Her fellow ensemble members share this sentiment as they sit around a cafeteria table after the performance. They are teens of all different ethnicities and backgrounds. As they talk excitedly in a post-performance rush, they are just kids having a good time together, unaware of differences for the moment, with the realization that they’re giving something back to the community.
“If feels really good for me because I’m a busy person and I feel like I don’t do a lot to give back to my community which has given me so much of my life,” Lina Green, 15, a McCallum Fine Arts academy student says.
“I’ve been through bullying and it’s a hard thing to go through. Sometimes you feel really alone, so I think it’s nice to have high school kids older than you come and show you that it’s alright, there are other people in the same situation as you.”
“It’s nice to put young people in front of other young people and let them demonstrate how to make positive choices,” Gutierrez said. “It’s about being cool and powerful within yourself, not for other people. Changing Lives members are hungry for this kind of work. There are so many things they are told they must do to get through the day, such as schoolwork and other tasks. This is something they really have a say in, something they can get their hands on. It’s dynamic and different, and they get really excited about it.”
This passion and youthful enthusiasm is evident as the group walks out of the cafeteria. A couple of male ensemble members high-five some boys who tell them how awesome they thought the play was. Greg Orsak-Ramirez, 19, and a theatre freshman at ACC leads the group down the hall. He has a calm, mature presence and is one of the last ensemble members to talk.

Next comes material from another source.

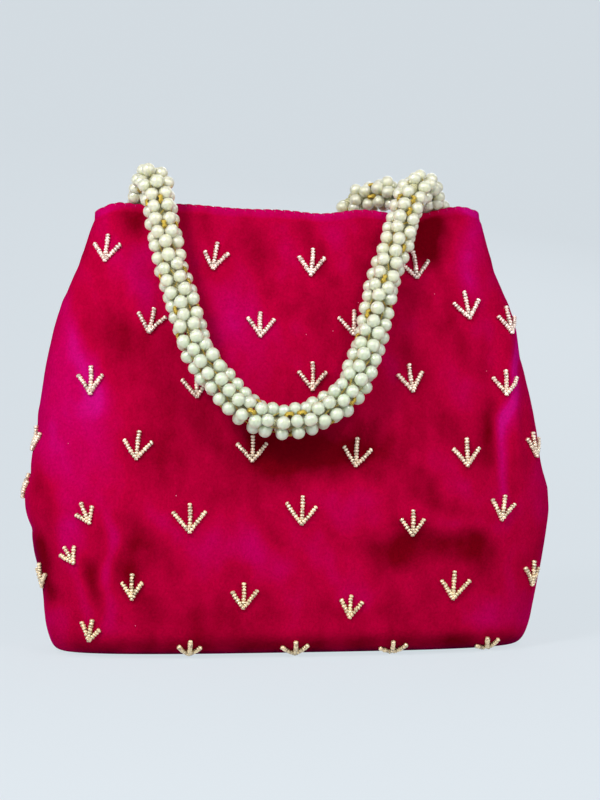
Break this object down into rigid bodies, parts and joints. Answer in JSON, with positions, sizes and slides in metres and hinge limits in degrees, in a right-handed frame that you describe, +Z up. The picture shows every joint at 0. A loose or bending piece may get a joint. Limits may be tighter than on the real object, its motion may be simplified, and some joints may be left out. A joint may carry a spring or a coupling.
{
  "type": "velvet potli handbag",
  "caption": "Soft velvet handbag with a flat open top, flared sides, a boxed base, two pearl-woven rope handles and small bead sprigs.",
  "frame": {"origin": "on the floor, under the middle of the bag's bounding box", "axes": "+X to the bag's right as seen from the front, +Y towards its back, +Z up"},
  "size_m": [0.2382, 0.115, 0.22],
  "materials": {
    "velvet": "matte",
    "lining": "satin",
    "board": "matte",
    "snap_metal": "polished",
    "pearl": "gloss",
    "handle_cord": "satin",
    "sprig_beads": "polished",
    "thread": "satin"
  },
  "bodies": {
    "bag": {"front_velvet": "velvet", "back_velvet": "velvet", "base_velvet": "velvet", "front_lining": "lining", "back_lining": "lining", "base_lining": "lining", "base_board": "board", "snap_socket": "snap_metal", "snap_stud": "snap_metal", "front_left_tab": "lining", "front_right_tab": "lining", "back_left_tab": "lining", "back_right_tab": "lining", "front_left_cord_end": "handle_cord", "front_right_cord_end": "handle_cord", "back_left_cord_end": "handle_cord", "back_right_cord_end": "handle_cord", "front_left_end_row": "pearl", "front_right_end_row": "pearl", "back_left_end_row": "pearl", "back_right_end_row": "pearl"},
    "front_fold_1": {"front_left_fold_row_1": "pearl", "front_right_fold_row_1": "pearl"},
    "front_fold_2": {"front_left_fold_row_2": "pearl", "front_right_fold_row_2": "pearl"},
    "front_handle": {"front_pearls": "pearl", "front_cord": "handle_cord"},
    "back_fold_1": {"back_left_fold_row_1": "pearl", "back_right_fold_row_1": "pearl"},
    "back_fold_2": {"back_left_fold_row_2": "pearl", "back_right_fold_row_2": "pearl"},
    "back_handle": {"back_pearls": "pearl", "back_cord": "handle_cord"}
  },
  "joints": [
    {"name": "front_hem_bend", "type": "hinge", "parent": "bag", "child": "front_fold_1", "pos_m": [0, -0.0087, 0.2102], "axis": [-1, 0, 0], "range_deg": [0, 55.67]},
    {"name": "front_mid_bend", "type": "hinge", "parent": "front_fold_1", "child": "front_fold_2", "pos_m": [0, -0.01613, 0.21528], "axis": [-1, 0, 0], "range_deg": [0, 55.67]},
    {"name": "front_handle_lift", "type": "hinge", "parent": "front_fold_2", "child": "front_handle", "pos_m": [0, -0.02451, 0.212], "axis": [-1, 0, 0], "range_deg": [0, 55.67]},
    {"name": "back_hem_bend", "type": "hinge", "parent": "bag", "child": "back_fold_1", "pos_m": [0, 0.0087, 0.2102], "axis": [1, 0, 0], "range_deg": [0, 55.67]},
    {"name": "back_mid_bend", "type": "hinge", "parent": "back_fold_1", "child": "back_fold_2", "pos_m": [0, 0.01613, 0.21528], "axis": [1, 0, 0], "range_deg": [0, 55.67]},
    {"name": "back_handle_lift", "type": "hinge", "parent": "back_fold_2", "child": "back_handle", "pos_m": [0, 0.02451, 0.212], "axis": [1, 0, 0], "range_deg": [0, 55.67]}
  ],
  "couplings": [
    {"joint": "front_hem_bend", "follows": "front_handle_lift", "ratio": 1},
    {"joint": "front_mid_bend", "follows": "front_handle_lift", "ratio": 1},
    {"joint": "back_hem_bend", "follows": "back_handle_lift", "ratio": 1},
    {"joint": "back_mid_bend", "follows": "back_handle_lift", "ratio": 1}
  ]
}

“I love the entire process, starting with meeting a big group of kids who have no idea who they’re looking at,” Orsak-Ramirez said. “We actually get to meet these people and learn who they are and befriend them. We show them it’s actually easy to start a friendship in a healthy environment and how to embrace somebody with warm arms. It’s like ‘Hey, what’s up, everything’s gonna be cool. We just need to hang out for a few days and get used to it.’ That’s what drew me in. If it got me, it’s gotta get somebody else.”